The six newly discovered old-school galaxies reside within a vast web of gas — which spans some 300 times the diameter of the Milky Way — and were observed thanks to extended observations by VLT. After analyzing the data, the researchers determined they were seeing these galaxies as they existed just 900 million years after the Big Bang, when the universe was little more than 6 percent its current age. This is the first time such a close grouping of galaxies has been found within the first billion years of the universe.

Plus, at the center of galactic mosh pit sits a supermassive black hole some 1 billion times the mass of the Sun. “[Supermassive black holes in the early universe] are extreme systems, and, to date, we have had no good explanation for their existence,” said lead author Marco Mignoli in an ESO press release. 

Feeding a Black Hole

Scientists know there is a limit to how fast a black hole can grow: the Eddington limit. But while that plays a part in the formation of supermassive black holes in the early universe, the real question scientists struggle with is tracking down where early black holes sourced their meals in the first place.   

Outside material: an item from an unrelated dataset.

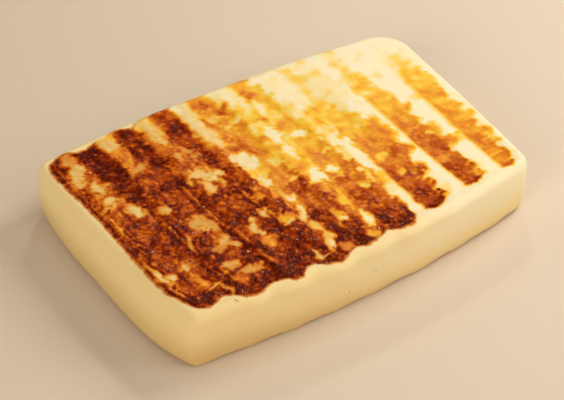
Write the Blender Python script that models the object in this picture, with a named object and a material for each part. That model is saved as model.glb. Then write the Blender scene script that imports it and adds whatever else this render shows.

The key likely has to do with the universe’s vast cosmic web. This (literally) universal structure is woven through the entire cosmos, connecting distant galaxies, galaxy clusters, and galaxy superclusters through threads of faint gas know as filaments.

The authors behind the new study think that their supermassive black hole and its surrounding galaxies, dubbed SDSS J1030+0524, likely fed on the gas that was stockpiled in a tangled knot of cosmic web filaments. 

“The cosmic web filaments are like spider’s web threads,” said Mignoli. “The galaxies stand and grow where the filaments cross, and streams of gas — available to fuel both the galaxies and the central supermassive black hole — can flow along the filaments.”

But that just pushes the question farther back. How did these filaments first get their gas? Astronomers think that answer might be related to another long-standing astronomical mystery: dark matter. 

In the very early universe, normal matter was too hot to actually stick together and form gravitationally bound objects such as black holes and galaxies. But researchers think dark matter may have been a lot colder than normal matter. This means dark matter could have clumped together in the early universe, forming giant structures known as dark matter halos. The gravity from these dark structures would have went on to reel in normal matter, attracting huge amounts of gas that would allow the first galaxies and black holes to take root. 

The galaxies uncovered in this new study are also some of the faintest ever observed, which means there could be many more lurking in the area. 

“We believe we have just seen the tip of the iceberg, and that the few galaxies discovered so far around this supermassive black hole are only the brightest ones,” said co-author Barbara Balmaverde.